The particularly strategic and pointed yet free ability to crown yourself a public figure is eerily reminiscent of the way rideshare companies have redefined labor so that they have workers but not employees. This redefinition of labor allows for the company to extract the privileges of labor without attending to its responsibilities to it. In this Google instance, Google allows itself to avoid liability by passing off the responsibility to the individual. The comparison starts to break down, however, because we do not fill out applications to become public figures the same ways that a driver may consent to “work” with Uber. These developments lead us to often ask “who is a public figure, but perhaps we might instead pose: “when do they become a public figure?” And what do we stand to gain but also to lose from this separation? There is some evidence that suggests tech companies might have more to gain from more of their users becoming public figures than more remaining private citizens .
In The Identity Trade, Nora Draper explores the consumer privacy industry and argues for recognizing a very real need for the reputation management of private citizens. This shift from private lives to public profiles raises questions about who should be in charge of what happens to our information when something becomes public when we don’t want it to be. As Draper argues in part, paradoxically, one of the best ways to have digital privacy is to cultivate a public image even as a private citizen, because this allows you to claim your identity and to take charge of it or at least attempt to. Once you have any kind of online presence, privacy is an ongoing negotiation rather than a one time deal.

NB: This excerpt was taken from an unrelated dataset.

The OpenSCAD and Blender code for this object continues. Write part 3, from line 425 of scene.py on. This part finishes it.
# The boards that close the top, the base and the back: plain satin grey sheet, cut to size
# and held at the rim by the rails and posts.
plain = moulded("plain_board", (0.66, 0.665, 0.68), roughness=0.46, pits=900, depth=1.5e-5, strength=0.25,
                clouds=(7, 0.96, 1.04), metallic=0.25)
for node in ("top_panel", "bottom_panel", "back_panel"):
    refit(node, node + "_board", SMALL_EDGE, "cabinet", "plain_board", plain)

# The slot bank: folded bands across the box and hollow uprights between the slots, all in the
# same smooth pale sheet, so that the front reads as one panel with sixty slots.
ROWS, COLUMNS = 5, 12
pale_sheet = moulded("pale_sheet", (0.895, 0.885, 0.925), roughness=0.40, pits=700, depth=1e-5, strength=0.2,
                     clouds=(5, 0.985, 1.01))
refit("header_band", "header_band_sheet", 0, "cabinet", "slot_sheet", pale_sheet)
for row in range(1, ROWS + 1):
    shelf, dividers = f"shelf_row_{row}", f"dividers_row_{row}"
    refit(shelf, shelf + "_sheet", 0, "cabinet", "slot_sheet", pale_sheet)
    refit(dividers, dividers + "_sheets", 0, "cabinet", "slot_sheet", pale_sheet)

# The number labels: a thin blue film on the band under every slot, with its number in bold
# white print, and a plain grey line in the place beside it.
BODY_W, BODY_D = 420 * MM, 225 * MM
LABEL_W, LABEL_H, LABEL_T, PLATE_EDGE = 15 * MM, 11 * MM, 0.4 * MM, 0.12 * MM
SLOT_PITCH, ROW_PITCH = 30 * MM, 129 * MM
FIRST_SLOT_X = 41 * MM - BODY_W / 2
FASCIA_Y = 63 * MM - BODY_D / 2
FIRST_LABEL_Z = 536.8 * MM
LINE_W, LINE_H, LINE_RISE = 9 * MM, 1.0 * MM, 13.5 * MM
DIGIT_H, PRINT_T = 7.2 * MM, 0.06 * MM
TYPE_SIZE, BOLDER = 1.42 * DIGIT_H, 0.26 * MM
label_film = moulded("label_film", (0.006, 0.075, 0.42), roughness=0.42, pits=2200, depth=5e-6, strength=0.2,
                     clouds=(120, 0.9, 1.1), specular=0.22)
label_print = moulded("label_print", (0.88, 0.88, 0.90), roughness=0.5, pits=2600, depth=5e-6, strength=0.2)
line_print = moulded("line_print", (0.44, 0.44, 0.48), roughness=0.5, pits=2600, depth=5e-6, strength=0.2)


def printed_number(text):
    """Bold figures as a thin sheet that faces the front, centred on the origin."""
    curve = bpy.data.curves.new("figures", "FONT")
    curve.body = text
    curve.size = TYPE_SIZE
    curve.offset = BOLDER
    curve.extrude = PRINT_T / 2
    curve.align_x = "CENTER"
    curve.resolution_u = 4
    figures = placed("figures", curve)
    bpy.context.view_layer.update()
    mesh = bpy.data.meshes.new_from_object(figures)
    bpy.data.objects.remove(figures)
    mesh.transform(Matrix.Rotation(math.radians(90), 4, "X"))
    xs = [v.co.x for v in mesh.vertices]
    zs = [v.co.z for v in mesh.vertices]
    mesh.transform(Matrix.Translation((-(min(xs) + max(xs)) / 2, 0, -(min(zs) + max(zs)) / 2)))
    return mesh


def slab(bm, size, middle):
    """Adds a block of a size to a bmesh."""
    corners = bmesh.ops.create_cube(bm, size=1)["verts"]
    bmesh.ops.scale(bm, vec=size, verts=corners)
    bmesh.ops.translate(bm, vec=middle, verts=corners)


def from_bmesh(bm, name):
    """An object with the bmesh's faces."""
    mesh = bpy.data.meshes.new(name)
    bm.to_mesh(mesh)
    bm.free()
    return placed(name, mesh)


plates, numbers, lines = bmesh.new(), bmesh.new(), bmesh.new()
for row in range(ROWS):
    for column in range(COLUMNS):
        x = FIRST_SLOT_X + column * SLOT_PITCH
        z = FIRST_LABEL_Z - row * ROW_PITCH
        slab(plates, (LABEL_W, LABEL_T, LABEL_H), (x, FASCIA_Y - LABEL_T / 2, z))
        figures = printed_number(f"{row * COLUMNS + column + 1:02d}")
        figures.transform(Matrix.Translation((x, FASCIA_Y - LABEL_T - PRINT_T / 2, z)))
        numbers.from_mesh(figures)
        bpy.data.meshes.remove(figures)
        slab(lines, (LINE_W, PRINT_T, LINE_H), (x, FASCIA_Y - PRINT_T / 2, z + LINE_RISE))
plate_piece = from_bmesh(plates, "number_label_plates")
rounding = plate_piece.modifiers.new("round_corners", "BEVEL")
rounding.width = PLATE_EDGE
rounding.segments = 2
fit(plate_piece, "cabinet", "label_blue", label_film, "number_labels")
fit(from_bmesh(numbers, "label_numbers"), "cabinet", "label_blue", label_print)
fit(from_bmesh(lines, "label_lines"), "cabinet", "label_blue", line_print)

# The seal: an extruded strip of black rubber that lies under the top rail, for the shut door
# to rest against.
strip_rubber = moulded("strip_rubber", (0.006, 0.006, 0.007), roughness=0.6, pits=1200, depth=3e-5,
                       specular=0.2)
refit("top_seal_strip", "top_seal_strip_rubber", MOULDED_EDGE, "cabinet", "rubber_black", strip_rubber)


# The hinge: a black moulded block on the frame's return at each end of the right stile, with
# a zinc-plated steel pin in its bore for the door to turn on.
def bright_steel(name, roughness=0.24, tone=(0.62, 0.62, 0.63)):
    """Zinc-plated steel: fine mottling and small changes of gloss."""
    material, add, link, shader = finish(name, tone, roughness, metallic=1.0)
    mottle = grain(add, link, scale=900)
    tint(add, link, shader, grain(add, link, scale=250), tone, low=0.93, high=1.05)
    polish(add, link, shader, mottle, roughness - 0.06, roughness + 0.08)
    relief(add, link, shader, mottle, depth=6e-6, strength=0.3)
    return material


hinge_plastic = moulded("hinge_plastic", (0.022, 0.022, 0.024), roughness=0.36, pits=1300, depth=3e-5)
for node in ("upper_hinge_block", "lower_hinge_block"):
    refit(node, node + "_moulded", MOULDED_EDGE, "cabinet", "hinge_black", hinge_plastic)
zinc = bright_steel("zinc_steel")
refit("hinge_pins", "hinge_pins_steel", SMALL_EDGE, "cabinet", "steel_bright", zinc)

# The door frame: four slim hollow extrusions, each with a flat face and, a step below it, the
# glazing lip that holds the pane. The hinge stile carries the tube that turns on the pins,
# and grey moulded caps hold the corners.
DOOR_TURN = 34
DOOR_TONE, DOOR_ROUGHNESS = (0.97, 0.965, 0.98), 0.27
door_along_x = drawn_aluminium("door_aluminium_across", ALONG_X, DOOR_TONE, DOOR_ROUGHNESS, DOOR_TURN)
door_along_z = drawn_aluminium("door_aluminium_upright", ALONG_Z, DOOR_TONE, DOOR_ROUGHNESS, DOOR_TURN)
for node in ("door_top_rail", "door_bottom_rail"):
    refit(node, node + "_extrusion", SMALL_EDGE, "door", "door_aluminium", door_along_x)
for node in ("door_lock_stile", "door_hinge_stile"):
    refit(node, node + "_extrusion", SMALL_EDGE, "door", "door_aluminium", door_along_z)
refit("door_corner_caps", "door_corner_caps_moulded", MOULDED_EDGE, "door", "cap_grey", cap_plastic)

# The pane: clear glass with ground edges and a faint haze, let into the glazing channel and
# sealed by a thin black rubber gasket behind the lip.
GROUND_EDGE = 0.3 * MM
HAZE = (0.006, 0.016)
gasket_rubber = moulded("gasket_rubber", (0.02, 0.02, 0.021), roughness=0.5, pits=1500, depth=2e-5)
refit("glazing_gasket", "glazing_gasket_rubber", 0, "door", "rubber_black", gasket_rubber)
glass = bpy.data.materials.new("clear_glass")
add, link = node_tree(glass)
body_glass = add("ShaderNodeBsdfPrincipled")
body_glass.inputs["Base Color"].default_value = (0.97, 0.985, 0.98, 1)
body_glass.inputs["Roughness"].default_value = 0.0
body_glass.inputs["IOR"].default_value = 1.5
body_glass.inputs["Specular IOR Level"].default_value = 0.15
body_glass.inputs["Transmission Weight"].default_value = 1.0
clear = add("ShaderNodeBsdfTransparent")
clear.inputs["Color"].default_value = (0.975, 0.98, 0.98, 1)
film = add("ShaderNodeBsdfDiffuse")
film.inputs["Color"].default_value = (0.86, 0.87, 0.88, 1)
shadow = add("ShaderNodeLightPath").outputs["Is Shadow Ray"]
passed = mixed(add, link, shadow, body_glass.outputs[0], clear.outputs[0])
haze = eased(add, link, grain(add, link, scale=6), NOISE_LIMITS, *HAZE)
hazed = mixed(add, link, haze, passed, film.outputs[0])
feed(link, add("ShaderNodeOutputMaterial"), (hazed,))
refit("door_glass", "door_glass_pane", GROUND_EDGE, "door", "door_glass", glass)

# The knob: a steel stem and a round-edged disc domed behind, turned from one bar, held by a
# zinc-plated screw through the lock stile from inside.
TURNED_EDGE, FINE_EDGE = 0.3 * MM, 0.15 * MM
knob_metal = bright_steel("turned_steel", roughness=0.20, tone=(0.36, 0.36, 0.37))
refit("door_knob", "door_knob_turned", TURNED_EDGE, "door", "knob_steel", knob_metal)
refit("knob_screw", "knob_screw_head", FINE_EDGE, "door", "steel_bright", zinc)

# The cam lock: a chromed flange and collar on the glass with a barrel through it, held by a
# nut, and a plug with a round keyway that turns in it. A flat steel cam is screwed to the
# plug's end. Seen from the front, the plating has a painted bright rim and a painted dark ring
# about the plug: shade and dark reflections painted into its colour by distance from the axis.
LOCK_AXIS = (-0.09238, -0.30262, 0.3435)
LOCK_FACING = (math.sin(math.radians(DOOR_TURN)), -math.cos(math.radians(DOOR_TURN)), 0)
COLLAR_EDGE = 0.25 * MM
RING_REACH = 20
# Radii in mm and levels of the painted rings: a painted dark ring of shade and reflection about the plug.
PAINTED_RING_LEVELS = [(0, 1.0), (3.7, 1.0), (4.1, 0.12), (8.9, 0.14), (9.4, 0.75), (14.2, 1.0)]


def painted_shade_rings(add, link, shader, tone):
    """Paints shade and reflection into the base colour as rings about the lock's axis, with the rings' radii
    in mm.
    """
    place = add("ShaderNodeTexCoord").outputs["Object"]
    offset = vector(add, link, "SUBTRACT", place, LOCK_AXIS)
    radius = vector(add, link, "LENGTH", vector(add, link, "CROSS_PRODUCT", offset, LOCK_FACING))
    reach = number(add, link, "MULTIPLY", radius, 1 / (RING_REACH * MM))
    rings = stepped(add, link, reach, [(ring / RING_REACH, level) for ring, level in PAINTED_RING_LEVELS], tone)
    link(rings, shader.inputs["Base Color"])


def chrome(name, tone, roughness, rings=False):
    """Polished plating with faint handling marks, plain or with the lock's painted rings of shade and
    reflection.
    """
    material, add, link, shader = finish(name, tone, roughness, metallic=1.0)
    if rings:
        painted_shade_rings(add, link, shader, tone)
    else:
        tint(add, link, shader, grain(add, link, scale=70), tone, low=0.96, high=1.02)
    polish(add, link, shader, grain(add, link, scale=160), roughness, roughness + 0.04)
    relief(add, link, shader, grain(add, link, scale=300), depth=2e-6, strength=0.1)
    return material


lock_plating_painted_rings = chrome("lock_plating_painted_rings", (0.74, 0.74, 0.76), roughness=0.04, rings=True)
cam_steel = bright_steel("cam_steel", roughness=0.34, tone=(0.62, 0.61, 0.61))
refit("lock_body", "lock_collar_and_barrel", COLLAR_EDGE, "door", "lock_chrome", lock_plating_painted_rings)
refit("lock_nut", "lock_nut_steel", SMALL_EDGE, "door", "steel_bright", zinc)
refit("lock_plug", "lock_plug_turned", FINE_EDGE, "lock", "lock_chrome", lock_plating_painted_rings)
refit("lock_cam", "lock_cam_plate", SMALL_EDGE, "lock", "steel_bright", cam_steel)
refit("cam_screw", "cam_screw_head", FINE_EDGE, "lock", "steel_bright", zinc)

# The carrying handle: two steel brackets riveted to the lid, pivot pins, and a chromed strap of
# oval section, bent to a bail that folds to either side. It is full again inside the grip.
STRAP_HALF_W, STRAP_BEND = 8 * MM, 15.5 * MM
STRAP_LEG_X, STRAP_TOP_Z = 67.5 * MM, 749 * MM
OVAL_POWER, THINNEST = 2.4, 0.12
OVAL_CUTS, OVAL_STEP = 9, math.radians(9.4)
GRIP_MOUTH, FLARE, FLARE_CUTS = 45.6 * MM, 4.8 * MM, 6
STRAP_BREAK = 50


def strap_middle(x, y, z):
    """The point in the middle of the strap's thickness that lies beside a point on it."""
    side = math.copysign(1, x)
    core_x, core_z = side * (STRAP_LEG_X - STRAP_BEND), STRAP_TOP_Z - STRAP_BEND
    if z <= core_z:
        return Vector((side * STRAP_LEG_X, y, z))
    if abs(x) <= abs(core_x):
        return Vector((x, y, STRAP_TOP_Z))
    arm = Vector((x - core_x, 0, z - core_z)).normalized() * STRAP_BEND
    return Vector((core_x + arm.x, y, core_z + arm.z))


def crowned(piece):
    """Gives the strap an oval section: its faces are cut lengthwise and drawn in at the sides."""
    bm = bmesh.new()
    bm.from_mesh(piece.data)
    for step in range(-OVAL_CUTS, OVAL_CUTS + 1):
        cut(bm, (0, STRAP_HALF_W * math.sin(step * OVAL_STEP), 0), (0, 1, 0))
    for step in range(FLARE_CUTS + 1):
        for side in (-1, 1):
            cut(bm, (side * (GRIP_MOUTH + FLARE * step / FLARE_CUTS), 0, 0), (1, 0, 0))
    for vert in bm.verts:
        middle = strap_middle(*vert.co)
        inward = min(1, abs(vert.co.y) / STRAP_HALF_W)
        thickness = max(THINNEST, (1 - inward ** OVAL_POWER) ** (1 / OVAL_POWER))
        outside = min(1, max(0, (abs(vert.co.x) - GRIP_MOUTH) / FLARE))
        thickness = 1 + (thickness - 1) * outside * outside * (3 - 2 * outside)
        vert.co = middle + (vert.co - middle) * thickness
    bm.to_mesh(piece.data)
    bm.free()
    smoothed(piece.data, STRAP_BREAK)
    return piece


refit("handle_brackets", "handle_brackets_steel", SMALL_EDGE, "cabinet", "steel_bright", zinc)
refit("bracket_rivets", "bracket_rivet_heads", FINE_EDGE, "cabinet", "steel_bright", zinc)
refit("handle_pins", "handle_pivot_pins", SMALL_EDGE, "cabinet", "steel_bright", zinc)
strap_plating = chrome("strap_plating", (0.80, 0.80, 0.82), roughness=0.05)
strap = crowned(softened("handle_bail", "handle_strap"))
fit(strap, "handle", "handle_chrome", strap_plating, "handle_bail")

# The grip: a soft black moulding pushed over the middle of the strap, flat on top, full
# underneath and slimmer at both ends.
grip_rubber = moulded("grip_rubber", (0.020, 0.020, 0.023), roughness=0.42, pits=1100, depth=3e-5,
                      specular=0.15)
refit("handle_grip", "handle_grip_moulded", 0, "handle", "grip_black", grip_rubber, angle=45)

In a lot of ways, the concept of “going viral” opens private figures up to public lives. The cranberry juice guy (Nathan Apodaka) and any other host of public characters find themselves quickly but inadvertently falling into public figure status and relishing it. But without going viral, being a public figure is also something that a lot of us private figures are already learning to manage and cultivate through personal websites and social media profiles. Is Amber Heard right that we are all celebrities? Do we want to be? Or do tech companies want us to be so they have less responsibility to us and for us.